Body Styles, Trim Levels, and Options
The 2009 Nissan Rogue is a five-passenger compact crossover SUV available in two trim levels, both available with either front- or all-wheel drive. The S trim level is the base model, and it comes standard with 16-inch steel wheels, cruise control, a tilting steering wheel, air-conditioning, full power accessories, keyless entry and a four-speaker audio system with a CD player and an auxiliary jack. No options are available for the S trim level.
The more luxuriously appointed SL trim level includes everything from the S model and gains a few more options and conveniences, including 17-inch alloy wheels, roof rails, tinted windows, a fold-down front passenger seat, a dual-level tray for the center console and a trip computer.
Options for the SL trim level are consolidated into larger bundles. The Premium Package includes foglights, a foldable cargo organizer, a cargo cover, keyless ignition/entry, Bluetooth and a seven-speaker Bose audio system with a six-CD/MP3 changer, satellite radio and steering-wheel-mounted audio controls. All-wheel-drive SL models equipped with this package also receive xenon headlights and manual shift control for the transmission. The SL's Leather Package, as you'd expect, includes leather upholstery plus heated front seats, a leather-wrapped steering wheel and shift knob, heated side mirrors, a six-way power driver seat, a one-touch up/down driver window and an auto-dimming rearview mirror. A sunroof is available as a stand-alone option.
Powertrains and Performance
All 2009 Nissan Rogues are powered by a 2.5-liter four-cylinder engine that produces 170 horsepower and 175 pound-feet of torque. The only transmission is a CVT that, depending on the model, drives either all four wheels or just the fronts. In our testing, the AWD Rogue SL took 9.2 seconds to reach 60 mph, which is comparable to other four-cylinder compact crossovers.
Likewise, fuel economy is similar to that of the competition. The front-wheel-drive Rogue has an EPA estimate of 22 mpg city/27 mpg highway and 24 mpg in combined driving. The AWD variant drops slightly to 21/26/23 mpg.
For the entire Rogue lineup, standard safety equipment includes antilock disc brakes with brake assist, stability and traction control, front-seat side airbags, full-length side curtain airbags and active front head restraints. All of this protection earned the Rogue an almost perfect crash-test rating from the National Highway Traffic Safety Administration. In front-impact tests, protection for the driver earned a top five-star rating and front passenger protection earned four stars. Front and rear side-impact tests resulted in a five-star rating. In Insurance Institute for Highway Safety crash tests, the Rogue received a "Good" rating (the best rating possible) in both frontal-offset and side-impact tests.
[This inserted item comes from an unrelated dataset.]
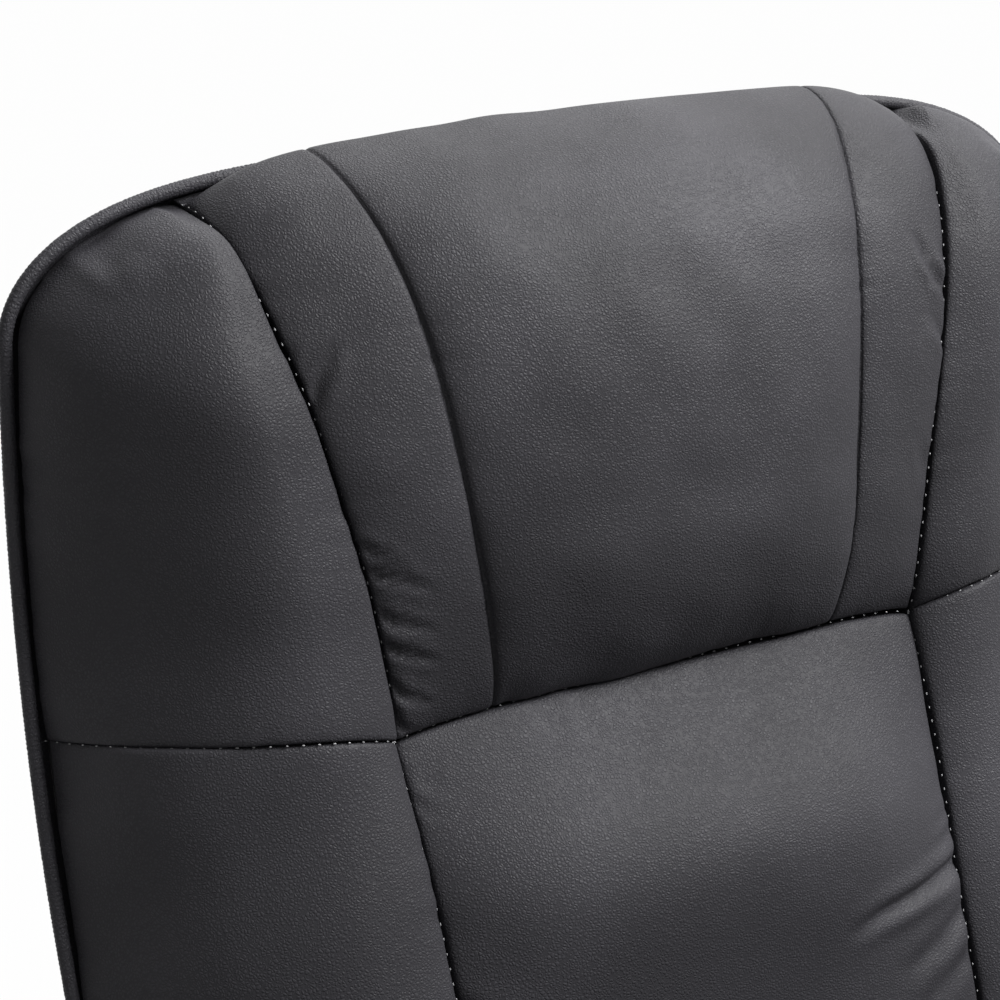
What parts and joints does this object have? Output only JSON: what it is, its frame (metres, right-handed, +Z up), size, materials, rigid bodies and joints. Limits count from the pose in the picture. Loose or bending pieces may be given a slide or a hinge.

Interior Design and Special Features
Inside, the Nissan Rogue is comfortable, intuitive and well-built with top-notch materials. The cabin is thoughtfully laid out with controls that are properly placed and effortlessly operated. Though lacking numerous storage compartments, the Rogue makes up for it with a substantial center console bin, a massive glovebox and a clever under-floor organizer.
Seating comfort, both front and rear, is as good as it gets -- even when stacked up against the venerable Honda CR-V and Toyota RAV4. But unlike those of competing crossovers, the Rogue's rear seats don't recline or slide forward or backward. There is also no center armrest. However, they do fold flat when more cargo space is needed. With the rear seats upright, storage is limited to 28.9 cubic feet. With the seats stowed, the space jumps to 57.9 cubes, but is still significantly smaller than the competition.
Much of the appeal of small crossovers stems from their carlike driving manners, and the 2009 Nissan Rogue delivers. Road bumps and imperfections are gobbled up with ease thanks to the suspension's long travel. The Rogue is stable at highway speeds, and short stopping distances add to the confidence one feels when driving. Steering is likewise direct and well-tuned, despite being slightly vague in terms of feedback to the driver.
The main detraction from an otherwise successful execution is the aforementioned CVT. The consequent lazy throttle response, yo-yo-like engine revving and moaning engine note gives drivers the impression that they're in a much slower vehicle. The SL trim's manual shift mode with paddle shifters rectifies this situation somewhat by allowing the driver to select among six simulated "gear" ratios.